I like this idea of the commit format.

Maybe we could use some git hooks to enforce a commit to be in a specific
format and to have a contributor too.

I found this article about git hooks we can use on the server-side to
enforce this:
https://www.atlassian.com/git/tutorials/git-hooks
https://git-scm.com/book/en/v2/Customizing-Git-An-Example-Git-Enforced-Policy

- Sergio

On Fri, Jul 10, 2015 at 1:59 PM, Sergey Shelukhin <ser...@hortonworks.com>
wrote:

> The existing approach appears to be “HIVE-XXXXX : fix the bugs (John Doe,
> reviewed by John Smith)” or something like that in the commit message.
> I think the new approach is better… +1
> Can you create a detailed instruction?
> Is it enforceable in git?
>
> On 15/7/10, 11:08, "Ashutosh Chauhan" <hashut...@apache.org> wrote:
>
> >There was a problem of attributing contributions correctly back when we
> >were using svn, now that we are on git, that problem can be addressed.
> >This
> >email is an effort to solicit feedback for it.
> >
> >Problem: In svn, there is only a committer field, so when committer was
> >committing someone else's patch there was no way in svn to record original
> >contributor. We used to workaround this by putting name of contributor in
> >commit message.
> >
> >Git offers a better solution for this, since it makes a distinction
> >between
> >committer and author of the patch.

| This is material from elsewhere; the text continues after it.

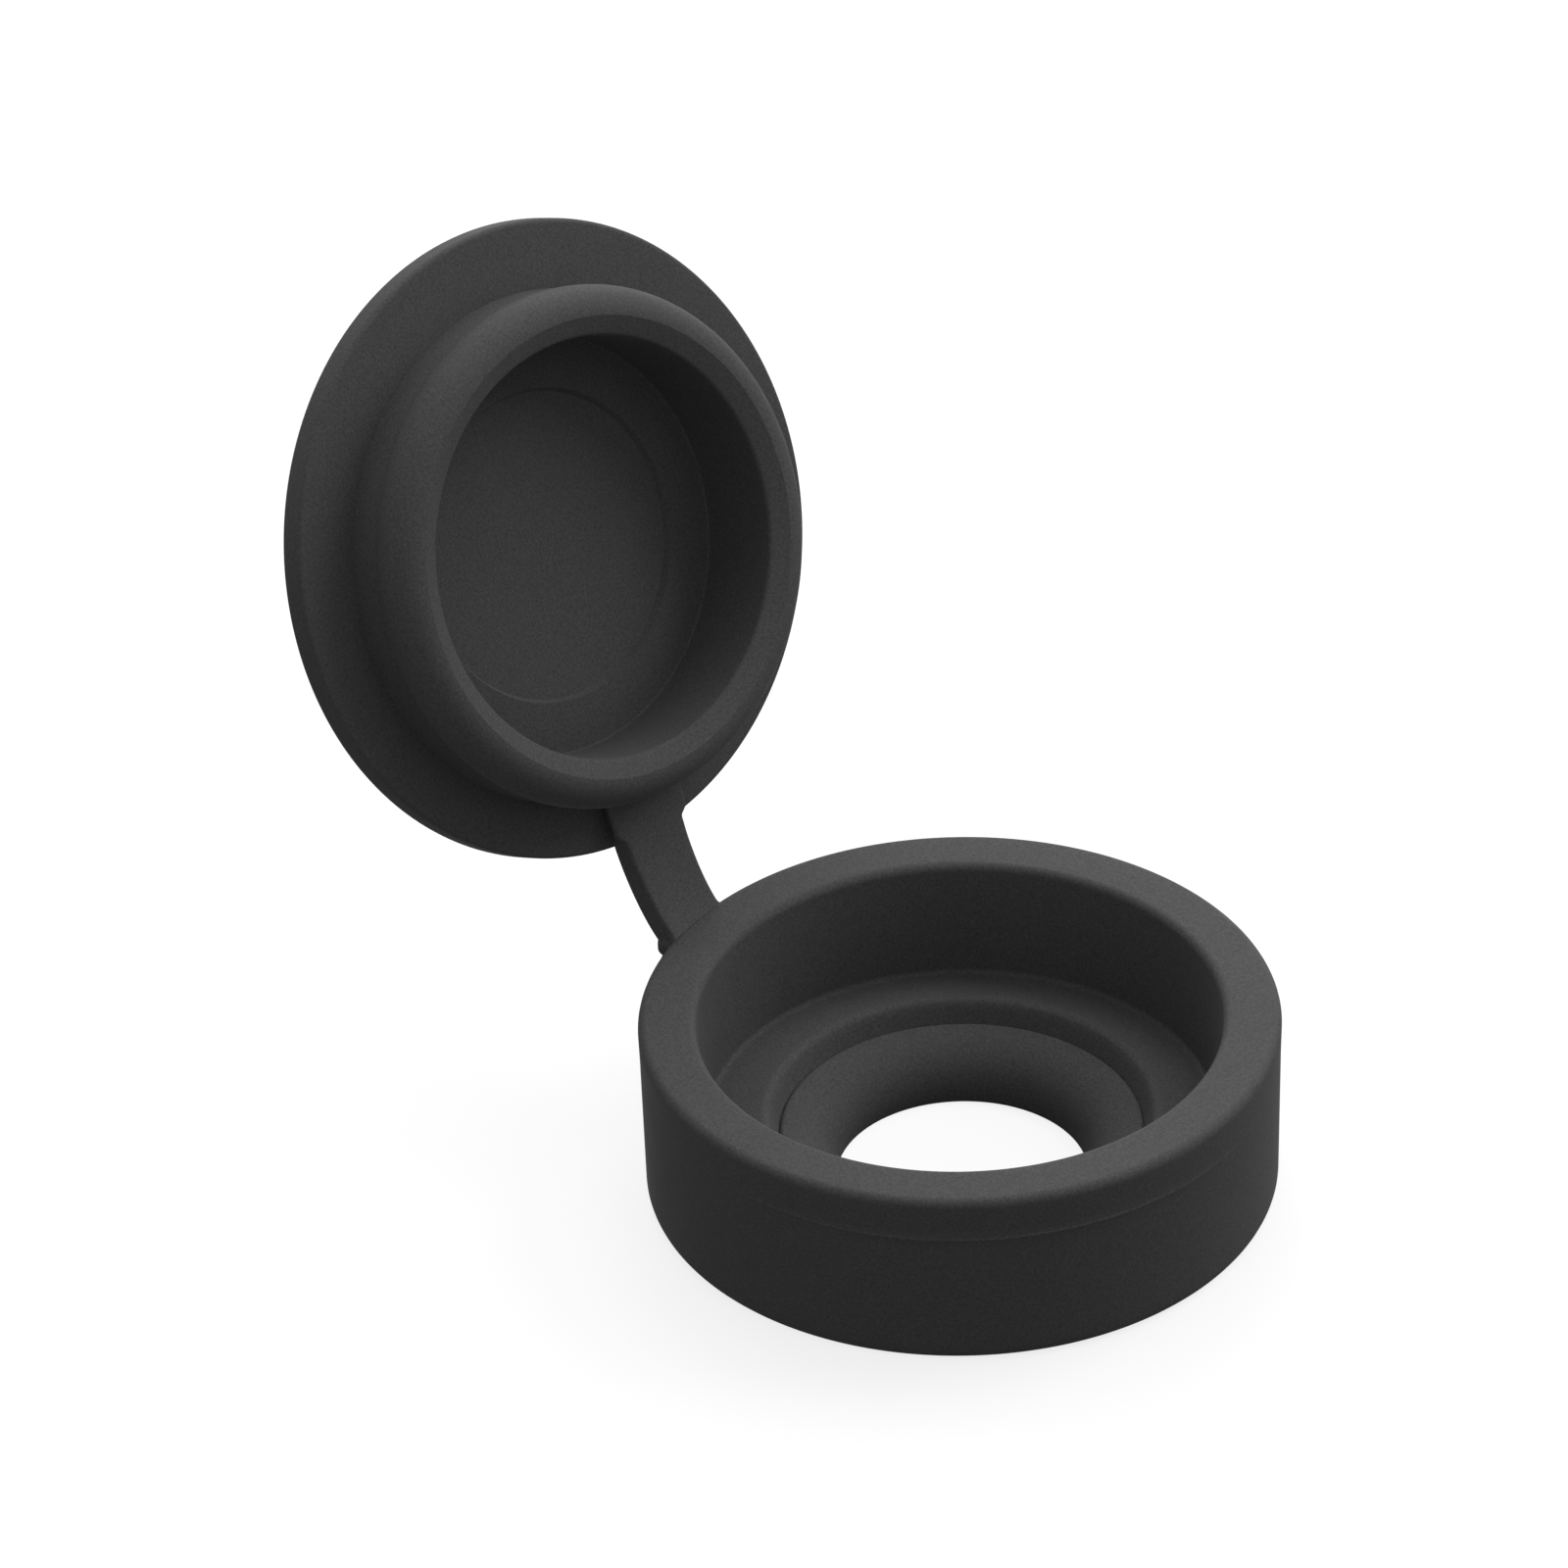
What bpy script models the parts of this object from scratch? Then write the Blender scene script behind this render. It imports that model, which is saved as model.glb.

However, to do this git needs patch to
> >be formatted (with git format-patch) and committed (using git am) in
> >certain way. I myself is using following flags to generate and commit
> >patches for some time now:
> >
> >git format-patch --stdout -1 > HIVE-XXXXX.patch
> >git am --signoff HIVE-XXXXX.patch
> >
> >I propose we follow these conventions to generate and commit patches.
> >Thoughts?
> >
> >Ashutosh
> >
> >PS: Motivation for this came while lurking on linux kernel mailing list,
> >where I found Linux devs follow similar process.